CADA DÍA SU AFÁN

 

EL CORONAVIRUS Y EL MAL

 

El mundo no es sólo un “valle de lágrimas”, pero es díficil ignorar  los lamentos que  se oyen  en este valle. Por muy ciego e idealista que pretenda ser, nadie puede tratar de desconocer el panorama de dolor y de llanto que se extiende en torno a él.

No puede consolarnos considerar el mal como la mera ausencia de bien. Es verdad que percibimos muchas clases de males, porque creemos que hay muchas clases de bienes. Pero a todas horas percibimos males intermedios que nos dificultan el alcance de nuestras metas intermedias y un “mal” definitivo que nos apartaría de nuestra realización definitiva.

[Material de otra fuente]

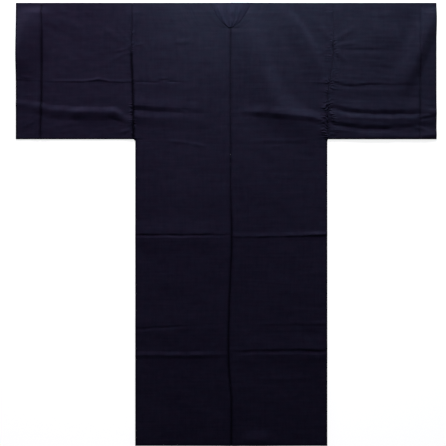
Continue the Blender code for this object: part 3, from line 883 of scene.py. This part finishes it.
def sleeve_piece(side, name):
    """The sleeve, or the strip that is joined on as its end."""
    main = name == "sleeve"
    outward = side.outward
    seed = side.sleeve.seed

    def edges(depth, shift=0.0):
        """Both edges. A shift moves the sewn ones, but not the open cuff."""
        half_gap = outward * SEAM_GAP / 2
        strip = along(side.strip_seam, depth) + outward * shift
        if main:
            ends = (along(side.armhole, depth) + outward * shift + half_gap, strip - half_gap)
        else:
            ends = (strip + half_gap, outward * CUFF)
        return tuple(sorted(float(end) for end in ends))

    def front_edges(depth):
        """The same edges under the sleeve, where each sewn one lies a little further in."""
        return edges(depth, FRONT_SEAM_SHIFT)

    def relief(x, depth):
        from_arm, from_cuff = inner_outer(side, x, edges(depth[0]))
        lift = seam_swell(from_arm, side.arm_swell if main else SEAM_SWELL)
        lift += allowance_step(from_arm)
        if main:
            lift += seam_swell(from_cuff)
            lift += puckers(from_arm, depth, side.puckers, side.sleeve.pucker_spread, seed + 1)
            lift += puckers(from_cuff, depth, FAINT_PUCKERS, FAINT_SPREAD, seed + 3)
        else:
            lift += puckers(from_arm, depth, FAINT_PUCKERS, FAINT_SPREAD, seed + 5)
            lift += allowance_step(from_cuff)
        return laid(lift, side.sleeve, x, depth, SLEEVE_DRAPE)

    # Painted shade: darker colour at the armhole, the strip seam, the cuff and the hem
    def painted_shading(x, depth):
        from_arm, from_cuff = inner_outer(side, x, edges(depth[0]))
        strip_shade = along(side.strip_shade, depth)
        if main:
            arm, cuff = along(side.arm_shade, depth), strip_shade
        else:
            arm, cuff = strip_shade, PAINTED_EDGE_SHADE
        ends = np.maximum(painted_seam_shade(from_arm, arm), painted_seam_shade(from_cuff, cuff))
        return np.maximum(ends, painted_edge_shade(SLEEVE_DEPTH - depth))

    left, right = edges(0.0)
    columns = even_columns(right - left, SLEEVE_COLUMN)
    grid = folded_grid(SLEEVE_DEPTHS, SLEEVE_FRONT_DEPTHS, edges, front_edges, columns,
                       (left_floor, sleeve_floor, relief, painted_shading), seed)
    return cloth_mesh(side.name + "_" + name, *grid, grid[0][0, :, 0])


left_sleeve = sleeve_piece(LEFT, "sleeve")
left_sleeve_end = sleeve_piece(LEFT, "sleeve_end")
right_sleeve = sleeve_piece(RIGHT, "sleeve")
right_sleeve_end = sleeve_piece(RIGHT, "sleeve_end")

# %% [markdown]
# ## Overlap panels
# Under the back lie the overlap panels, one on each front. A panel has a pointed top and is cut
# back on a slant where the collar is sewn on, so its grid leaves out the cells beside the collar.

# %% Overlap pieces
OVERLAP_TO_COLLAR = 40
OVERLAP_TO_EDGE = 24
ABOVE_COLLAR_ROW = 0.001


def overlap_piece(side):
    floor = FLOORS[side.name]
    order = slice(None, None, 1 if side is LEFT else -1)
    collar_row = COLLAR_END + SEAM_GAP / 2
    upper_rows = depths(((OVERLAP_TIP_ROW, collar_row - ABOVE_COLLAR_ROW, COARSE),))
    lower_rows = depths(((collar_row, LENGTH - BEFORE_RIM, COARSE),), (collar_row, *HEM_ROWS))
    rows = Rows(WALL)
    for depth in (*upper_rows, *lower_rows):
        seam = overlap_seam(depth) + SEAM_GAP / 2
        collar_side = min(collar_seam(depth), COLLAR_CROSS) - SEAM_GAP / 2
        inner_part = mix(seam, collar_side, np.linspace(0.0, 1.0, OVERLAP_TO_COLLAR + 1))
        edge_part = mix(collar_side, FRONT_EDGE, np.linspace(0.0, 1.0, OVERLAP_TO_EDGE + 1))[1:]
        reach = np.concatenate([inner_part, edge_part])[order]
        open_end = FRONT_EDGE if depth >= collar_row else collar_side
        rims = np.minimum(rim_share(reach - seam), rim_share(np.abs(open_end - reach)))
        rims = np.minimum(rims, rim_share(LENGTH - depth))
        x = CENTRE - side.outward * reach
        rows.under(x, depth, floor, rims)
    beside = np.zeros((len(rows.points) - 1, OVERLAP_TO_COLLAR + OVERLAP_TO_EDGE), bool)
    beside[:len(upper_rows), OVERLAP_TO_COLLAR:] = True
    grid = rows.grid()
    return cloth_mesh(side.name + "_overlap", *grid, grid[0][-1, :, 0], beside[:, order])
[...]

En realidad, solo el bien supremo es la consecución de la felicidad.

Aristóteles nos ha transmitido el texto de una inscripción que se encontraba en los propíleos del templo de Leto en Delos: “Lo más hermoso es lo más justo; lo mejor es la salud; pero lo más agradable es lograr lo que uno ama”.

Hay un mal del que huimos cuando vemos que nos inmoviliza o nos avisa de que estamos perdiendo la salud. Para remedio de esos males acudimos al médico y a los fármacos, si los hay.

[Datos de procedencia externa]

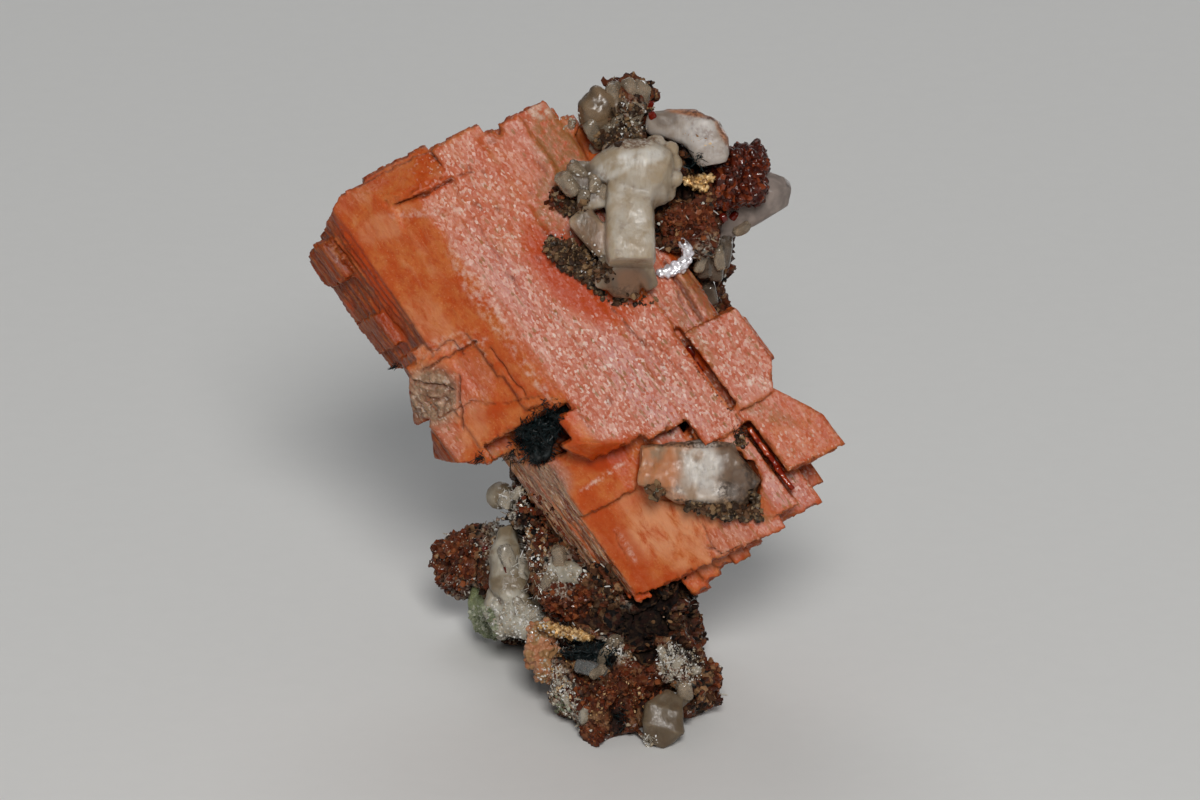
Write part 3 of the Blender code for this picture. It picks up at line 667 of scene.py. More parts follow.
class Shader:
    """A material's node tree, with short ways to add what the finishes need."""

    def __init__(self, name: str) -> None:
        """Start a material with a Principled surface."""
        self.material = bpy.data.materials.new(name)
        self.material.use_nodes = True
        self.tree = self.material.node_tree

    def feed(self, socket: Socket, value: object) -> None:
        """Link a socket to another, or set its value."""
        if isinstance(value, Socket):
            self.tree.links.new(value, socket)
        elif isinstance(value, tuple) and socket.type == "RGBA":
            socket.default_value = (*value, 1.0)
        else:
            socket.default_value = value

    def add(self, kind: str, inputs: dict[str | int, object], **settings: object) -> bpy.types.Node:
        """Return a new node.

        Args:
            kind: Its type, without the leading ShaderNode.
            inputs: What feeds its input sockets, by name or number.
            settings: Its other settings.
        """
        node = self.tree.nodes.new("ShaderNode" + kind)
        for name, value in settings.items():
            setattr(node, name, value)
        for key, value in inputs.items():
            self.feed(node.inputs[key], value)
        return node

    def dress(self, **values: object) -> None:
        """Set sockets of the Principled surface, whose names have _ for a blank."""
        surface = self.tree.nodes["Principled BSDF"]
        for name, value in values.items():
            self.feed(surface.inputs[name.replace("_", " ").title().replace("Ior", "IOR")], value)

    def crystal_space(self) -> Socket:
        """Return the place on the crystal axes, in millimetres from the specimen's origin."""
        turn = LAYOUT.crystal().to_quaternion().inverted().to_euler("XYZ")
        place = self.add("TexCoord", {}).outputs["Object"]
        return self.add("Mapping", {"Vector": place, "Rotation": turn, "Scale": (1.0 / MM,) * 3}).outputs[0]

    def object_space(self) -> Socket:
        """Return the place in the specimen's frame, in millimetres."""
        return self.stretch(self.add("TexCoord", {}).outputs["Object"], (1.0 / MM,) * 3)

    def stretch(self, place: Socket, scale: Place) -> Socket:
        """Return a place multiplied axis by axis."""
        return self.add("VectorMath", {0: place, 1: scale}, operation="MULTIPLY").outputs[0]

    def drawn(self, place: Socket, share: float) -> Socket:
        """Return a place whose patterns are drawn out along the first axis."""
        return self.stretch(place, (share, 1.0, 1.0))

    def noise(
        self, place: Socket, size: float, detail: float = 3.0, rough: float = 0.55, twist: float = 0.0
    ) -> Socket:
        """Return noise from 0 to 1, whose swells have this size in millimetres."""
        shape = {"Scale": 1.0 / size, "Detail": detail, "Roughness": rough, "Distortion": twist}
        return self.add("TexNoise", {"Vector": place, **shape}).outputs[0]

    def cells(self, place: Socket, size: float) -> tuple[Socket, Socket]:
        """Return a packing's distance and its random colours."""
        node = self.add("TexVoronoi", {"Vector": place, "Scale": 1.0 / size})
        return node.outputs["Distance"], node.outputs["Color"]

    def split(self, colour: Socket) -> list[Socket]:
        """Return a colour's three parts."""
        return list(self.add("SeparateColor", {0: colour}).outputs)

    def absorb(self, colour: Colour, density: float) -> None:
        """Let the body take up light: its clear colour, and how much of the rest a metre takes."""
        body = self.add("VolumeAbsorption", {"Color": colour, "Density": density})
        self.tree.links.new(body.outputs[0], self.tree.nodes["Material Output"].inputs["Volume"])

    def layer(self, name: str) -> Socket:
        """Return a painted number of the piece."""
        return self.add("Attribute", {}, attribute_name=name).outputs["Fac"]

    def span(self, value: Socket, low: float, high: float, bottom: float = 0.0, top: float = 1.0) -> Socket:
        """Return a smooth change from bottom to top as a value goes from low to high."""
        ends = {"From Min": low, "From Max": high, "To Min": bottom, "To Max": top}
        node = self.add("MapRange", {"Value": value, **ends}, interpolation_type="SMOOTHSTEP")
        return node.outputs["Result"]

    def sum(self, operation: str, first: object, second: object) -> Socket:
        """Return the result of a Math node."""
        return self.add("Math", {0: first, 1: second}, operation=operation).outputs[0]

    def mask(self, name: str, value: Socket, low: float, high: float, top: float = 1.0) -> Socket:
        """Return a painted number, broken up by a value that goes from low to high."""
        return self.sum("MULTIPLY", self.layer(name), self.span(value, low, high, 0.0, top))

    def blend(self, share: object, first: object, second: object) -> Socket:
        """Return a mix of two colours."""
        return self.add("Mix", {0: share, 6: first, 7: second}, data_type="RGBA").outputs[2]

    def tint(self, colour: object, *rows: tuple[Socket, float, float, float, object]) -> Socket:
        """Return a colour with others laid over it, one after the other.

        Args:
            colour: What lies below.
            rows: Each with a value, where it starts and ends, the share at its end, and the colour.
        """
        for value, low, high, share, over in rows:
            colour = self.blend(self.span(value, low, high, 0.0, share), colour, over)
        return colour

    def bump(
        self, height: Socket, depth: float, strength: float = 1.0, below: Socket | None = None
    ) -> Socket:
        """Return a normal bent by a height, whose full range is depth millimetres."""
        inputs = {"Strength": strength, "Distance": depth * MM, "Height": height}
        if below is not None:
            inputs["Normal"] = below
        return self.add("Bump", inputs).outputs["Normal"]

    def facets(self, colour: Socket, amount: object, below: Socket) -> Socket:
        """Return a normal that each cell of a packing turns its own way, as crystal faces do."""
        centred = self.add("VectorMath", {0: colour, 1: (0.5, 0.5, 0.5)}, operation="SUBTRACT").outputs[0]
        scaled = self.add("VectorMath", {0: centred, "Scale": amount}, operation="SCALE").outputs[0]
        added = self.add("VectorMath", {0: below, 1: scaled}, operation="ADD").outputs[0]
        return self.add("VectorMath", {0: added}, operation="NORMALIZE").outputs[0]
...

Hay otros males que identificamos con las injusticias que nos toca padecer. Para ponerles remedio, acudimos a veces a la policía o a los jueces.

Pero aquella antigua inscripción aludía ya a otros males más sutiles que, en el fondo se reducen a perder esa felicidad que buscamos en el amor. Para poner remedio a esos males, no existen profesionales a nuestro alrededor.

Hay males que se nos imponen, contra nuestra voluntad. Nos recuerdan nuestra finitud y nos colocan al borde de la fatalidad. Pero hay otros males que se deben a nuestras propias decisiones, interesadas o frívolas. Se atribuye a Terencio un proverbio lleno de sabiduría que reza: “Cuando se puede evitar un mal, es necedad admitirlo”.

Por otra parte, el mal, como el bien, suceden en el arco de la temporalidad. Nos resultan más “humanos” cuando podemos tomarnos el tiempo para elaborarlos al ritmo vital de nuestros proyectos y nuestros logros. El mal, cuando es imprevisto, nos descontrola y nos turba. Todo lo que consideramos un mal, se hace más grave si sobreviene repentinamente, advertía ya Cicerón.

Claro que, con frecuencia, la previsión anticipada del dolor o de la desgracia nos hace sufrir en el presente y limitará nuestras capacidades más vitales. Así lo escribía Lope de Vega: “El mal que presto se sabe /más presto llega a ser mal”.

Para un creyente, la reflexión sobre un mal como el coronavirus, y sobre los males que lo han precedido y acompañado, siempre ha de terminar en la cruz. Jesús es el Justo injustamente ajusticiado. Ante el mal previsto y los males sobrevenidos, él alza la vista a los cielos y ora: “Padre, en tus manos encomiendo mi espíritu”. Estos días de la Semana Santa tendremos que ver hacia dónde dirigimos la mirada.